GIVEN DATA:
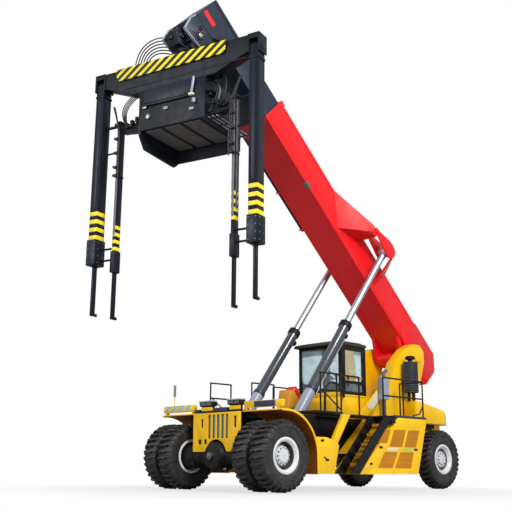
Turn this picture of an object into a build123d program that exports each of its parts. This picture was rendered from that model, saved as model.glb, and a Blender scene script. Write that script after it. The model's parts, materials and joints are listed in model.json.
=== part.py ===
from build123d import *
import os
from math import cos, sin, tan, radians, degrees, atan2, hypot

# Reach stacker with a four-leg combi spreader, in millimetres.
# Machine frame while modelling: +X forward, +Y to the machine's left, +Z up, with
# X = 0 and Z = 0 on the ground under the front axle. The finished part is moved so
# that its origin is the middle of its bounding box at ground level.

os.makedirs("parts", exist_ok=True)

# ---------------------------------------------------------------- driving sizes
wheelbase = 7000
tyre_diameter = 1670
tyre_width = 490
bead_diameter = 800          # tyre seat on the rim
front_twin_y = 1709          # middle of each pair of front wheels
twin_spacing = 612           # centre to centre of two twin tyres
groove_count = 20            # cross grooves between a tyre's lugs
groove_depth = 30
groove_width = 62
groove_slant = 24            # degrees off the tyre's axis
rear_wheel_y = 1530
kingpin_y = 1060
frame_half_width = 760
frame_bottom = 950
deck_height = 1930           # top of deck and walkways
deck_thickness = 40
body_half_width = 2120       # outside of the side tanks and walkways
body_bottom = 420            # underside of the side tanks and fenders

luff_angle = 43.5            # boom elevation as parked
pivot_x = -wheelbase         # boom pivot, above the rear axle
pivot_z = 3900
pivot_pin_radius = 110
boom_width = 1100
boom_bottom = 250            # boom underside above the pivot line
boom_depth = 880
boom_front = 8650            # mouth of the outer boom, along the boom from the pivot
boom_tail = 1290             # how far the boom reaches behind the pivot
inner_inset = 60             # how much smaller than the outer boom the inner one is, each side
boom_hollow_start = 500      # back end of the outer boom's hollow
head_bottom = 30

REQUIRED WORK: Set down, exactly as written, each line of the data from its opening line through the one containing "from math import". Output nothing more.

WRITTEN RESPONSE:
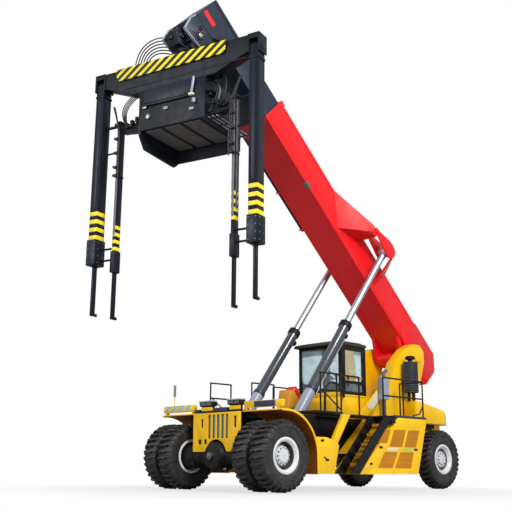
Turn this picture of an object into a build123d program that exports each of its parts. This picture was rendered from that model, saved as model.glb, and a Blender scene script. Write that script after it. The model's parts, materials and joints are listed in model.json.
=== part.py ===
from build123d import *
import os
from math import cos, sin, tan, radians, degrees, atan2, hypot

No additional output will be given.